WHAT NEEDS TO BE DONE - Tell how many lines have the string "imported" in them, and write nothing besides the number.

━━━

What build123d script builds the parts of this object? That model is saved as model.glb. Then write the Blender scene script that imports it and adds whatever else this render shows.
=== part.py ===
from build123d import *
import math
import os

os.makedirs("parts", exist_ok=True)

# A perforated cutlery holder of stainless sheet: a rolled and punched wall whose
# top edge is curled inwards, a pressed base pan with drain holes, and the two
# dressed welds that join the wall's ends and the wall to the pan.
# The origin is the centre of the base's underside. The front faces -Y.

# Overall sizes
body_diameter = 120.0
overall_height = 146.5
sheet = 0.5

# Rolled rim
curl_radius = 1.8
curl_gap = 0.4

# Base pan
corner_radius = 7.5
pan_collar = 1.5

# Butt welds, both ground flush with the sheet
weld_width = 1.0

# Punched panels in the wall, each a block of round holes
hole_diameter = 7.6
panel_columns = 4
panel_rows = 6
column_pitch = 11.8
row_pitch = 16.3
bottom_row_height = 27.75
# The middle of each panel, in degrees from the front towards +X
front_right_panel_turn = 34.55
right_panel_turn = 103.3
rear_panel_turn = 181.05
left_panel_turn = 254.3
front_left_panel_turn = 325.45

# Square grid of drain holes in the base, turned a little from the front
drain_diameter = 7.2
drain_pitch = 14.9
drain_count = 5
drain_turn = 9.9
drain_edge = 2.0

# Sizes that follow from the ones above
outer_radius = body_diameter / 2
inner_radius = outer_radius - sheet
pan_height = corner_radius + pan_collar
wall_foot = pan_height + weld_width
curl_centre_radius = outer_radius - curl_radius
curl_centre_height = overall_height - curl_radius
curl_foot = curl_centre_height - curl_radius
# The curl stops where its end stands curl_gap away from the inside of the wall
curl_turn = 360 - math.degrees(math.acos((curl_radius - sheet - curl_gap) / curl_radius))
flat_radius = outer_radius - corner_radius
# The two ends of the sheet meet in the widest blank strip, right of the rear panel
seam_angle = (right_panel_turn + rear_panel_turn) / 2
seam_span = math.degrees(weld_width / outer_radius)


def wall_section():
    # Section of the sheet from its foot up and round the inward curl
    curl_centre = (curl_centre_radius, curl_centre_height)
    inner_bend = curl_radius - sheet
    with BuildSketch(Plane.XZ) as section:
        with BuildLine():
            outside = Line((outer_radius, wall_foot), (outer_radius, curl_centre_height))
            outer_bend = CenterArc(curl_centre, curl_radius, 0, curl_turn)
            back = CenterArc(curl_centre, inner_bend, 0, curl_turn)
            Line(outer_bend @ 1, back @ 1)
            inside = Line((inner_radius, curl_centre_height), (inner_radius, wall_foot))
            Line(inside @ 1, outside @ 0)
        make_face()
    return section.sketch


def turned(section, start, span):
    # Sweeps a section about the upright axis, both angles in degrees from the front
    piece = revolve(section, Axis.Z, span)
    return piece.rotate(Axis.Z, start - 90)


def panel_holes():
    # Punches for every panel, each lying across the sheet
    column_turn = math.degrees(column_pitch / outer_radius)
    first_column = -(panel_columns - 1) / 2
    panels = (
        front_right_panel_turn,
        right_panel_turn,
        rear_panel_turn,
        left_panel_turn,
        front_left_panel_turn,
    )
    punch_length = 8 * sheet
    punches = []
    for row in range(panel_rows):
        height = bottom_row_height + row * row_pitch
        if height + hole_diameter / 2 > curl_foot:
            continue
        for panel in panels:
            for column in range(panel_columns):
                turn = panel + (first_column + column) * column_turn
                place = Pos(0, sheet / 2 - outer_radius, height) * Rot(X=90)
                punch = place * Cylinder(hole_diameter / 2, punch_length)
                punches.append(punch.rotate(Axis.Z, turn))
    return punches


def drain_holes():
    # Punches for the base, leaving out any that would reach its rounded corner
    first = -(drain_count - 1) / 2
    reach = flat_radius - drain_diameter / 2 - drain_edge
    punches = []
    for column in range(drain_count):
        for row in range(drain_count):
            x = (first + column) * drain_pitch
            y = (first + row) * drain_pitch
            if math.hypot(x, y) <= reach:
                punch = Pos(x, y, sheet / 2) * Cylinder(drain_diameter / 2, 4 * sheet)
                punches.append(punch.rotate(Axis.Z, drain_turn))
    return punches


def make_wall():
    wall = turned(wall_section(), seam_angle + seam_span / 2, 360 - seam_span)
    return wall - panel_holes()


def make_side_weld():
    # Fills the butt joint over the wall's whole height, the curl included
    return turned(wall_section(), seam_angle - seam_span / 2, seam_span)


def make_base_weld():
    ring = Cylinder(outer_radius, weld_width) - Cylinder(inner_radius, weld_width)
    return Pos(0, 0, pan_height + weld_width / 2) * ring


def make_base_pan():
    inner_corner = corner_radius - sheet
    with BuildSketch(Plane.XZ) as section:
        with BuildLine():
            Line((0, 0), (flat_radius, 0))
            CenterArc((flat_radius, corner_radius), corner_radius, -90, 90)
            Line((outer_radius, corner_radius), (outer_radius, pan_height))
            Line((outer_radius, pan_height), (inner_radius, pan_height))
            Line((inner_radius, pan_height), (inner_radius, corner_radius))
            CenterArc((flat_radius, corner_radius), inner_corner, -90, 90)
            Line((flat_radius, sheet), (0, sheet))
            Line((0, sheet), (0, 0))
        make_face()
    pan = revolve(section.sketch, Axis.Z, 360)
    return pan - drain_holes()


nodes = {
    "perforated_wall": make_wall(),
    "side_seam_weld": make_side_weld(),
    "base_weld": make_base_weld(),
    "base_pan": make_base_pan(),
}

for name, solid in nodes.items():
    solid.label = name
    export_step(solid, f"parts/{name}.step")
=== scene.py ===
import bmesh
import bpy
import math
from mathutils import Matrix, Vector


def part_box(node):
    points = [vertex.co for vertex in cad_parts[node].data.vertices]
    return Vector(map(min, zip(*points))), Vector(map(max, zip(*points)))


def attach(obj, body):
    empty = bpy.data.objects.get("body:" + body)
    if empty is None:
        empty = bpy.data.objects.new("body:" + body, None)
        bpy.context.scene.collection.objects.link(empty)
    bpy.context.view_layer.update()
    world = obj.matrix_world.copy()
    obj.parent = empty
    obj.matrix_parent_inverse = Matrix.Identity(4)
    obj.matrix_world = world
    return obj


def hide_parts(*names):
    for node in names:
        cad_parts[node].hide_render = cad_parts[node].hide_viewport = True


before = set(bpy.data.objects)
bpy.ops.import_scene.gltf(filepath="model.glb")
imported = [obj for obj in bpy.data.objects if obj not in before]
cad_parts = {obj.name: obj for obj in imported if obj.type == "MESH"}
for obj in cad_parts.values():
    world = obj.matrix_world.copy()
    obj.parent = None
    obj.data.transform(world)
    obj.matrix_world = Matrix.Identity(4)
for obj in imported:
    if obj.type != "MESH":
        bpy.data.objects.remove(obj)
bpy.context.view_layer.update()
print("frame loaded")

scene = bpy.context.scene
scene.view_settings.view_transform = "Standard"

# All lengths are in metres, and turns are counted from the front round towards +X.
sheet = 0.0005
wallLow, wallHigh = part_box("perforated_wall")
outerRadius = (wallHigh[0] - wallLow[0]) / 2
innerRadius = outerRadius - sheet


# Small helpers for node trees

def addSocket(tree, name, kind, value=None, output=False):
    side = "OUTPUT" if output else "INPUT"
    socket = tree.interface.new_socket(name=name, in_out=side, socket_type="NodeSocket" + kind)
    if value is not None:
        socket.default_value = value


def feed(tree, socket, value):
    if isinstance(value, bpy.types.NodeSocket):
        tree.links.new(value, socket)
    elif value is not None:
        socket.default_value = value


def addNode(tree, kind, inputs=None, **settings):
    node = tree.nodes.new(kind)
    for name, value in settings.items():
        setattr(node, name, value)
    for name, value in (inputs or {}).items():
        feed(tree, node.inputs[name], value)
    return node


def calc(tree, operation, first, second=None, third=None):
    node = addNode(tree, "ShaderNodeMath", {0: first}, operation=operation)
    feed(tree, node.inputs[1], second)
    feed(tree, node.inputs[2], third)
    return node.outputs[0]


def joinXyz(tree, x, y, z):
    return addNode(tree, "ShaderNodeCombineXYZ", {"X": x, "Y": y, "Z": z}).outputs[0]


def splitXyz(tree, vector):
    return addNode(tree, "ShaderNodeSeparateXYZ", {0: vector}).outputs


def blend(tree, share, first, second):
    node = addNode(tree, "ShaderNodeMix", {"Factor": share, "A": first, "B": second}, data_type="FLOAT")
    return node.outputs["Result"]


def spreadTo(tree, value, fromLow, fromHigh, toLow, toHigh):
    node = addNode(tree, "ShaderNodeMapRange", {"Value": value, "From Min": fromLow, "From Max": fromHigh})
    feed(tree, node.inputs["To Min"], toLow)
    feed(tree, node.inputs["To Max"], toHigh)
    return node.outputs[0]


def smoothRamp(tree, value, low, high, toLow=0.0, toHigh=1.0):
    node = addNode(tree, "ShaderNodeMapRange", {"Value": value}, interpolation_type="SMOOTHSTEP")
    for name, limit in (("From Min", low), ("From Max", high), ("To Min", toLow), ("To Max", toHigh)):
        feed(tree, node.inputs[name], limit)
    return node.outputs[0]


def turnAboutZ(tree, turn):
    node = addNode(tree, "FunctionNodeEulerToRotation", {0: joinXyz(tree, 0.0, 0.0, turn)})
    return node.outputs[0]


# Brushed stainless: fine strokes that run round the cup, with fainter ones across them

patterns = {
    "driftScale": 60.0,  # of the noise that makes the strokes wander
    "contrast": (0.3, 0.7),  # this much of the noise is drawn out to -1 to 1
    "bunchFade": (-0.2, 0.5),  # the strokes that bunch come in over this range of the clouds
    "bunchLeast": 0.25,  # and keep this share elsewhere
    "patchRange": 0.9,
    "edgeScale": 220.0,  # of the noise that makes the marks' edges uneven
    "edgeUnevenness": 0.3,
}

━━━

PROBLEM SOLUTION - 3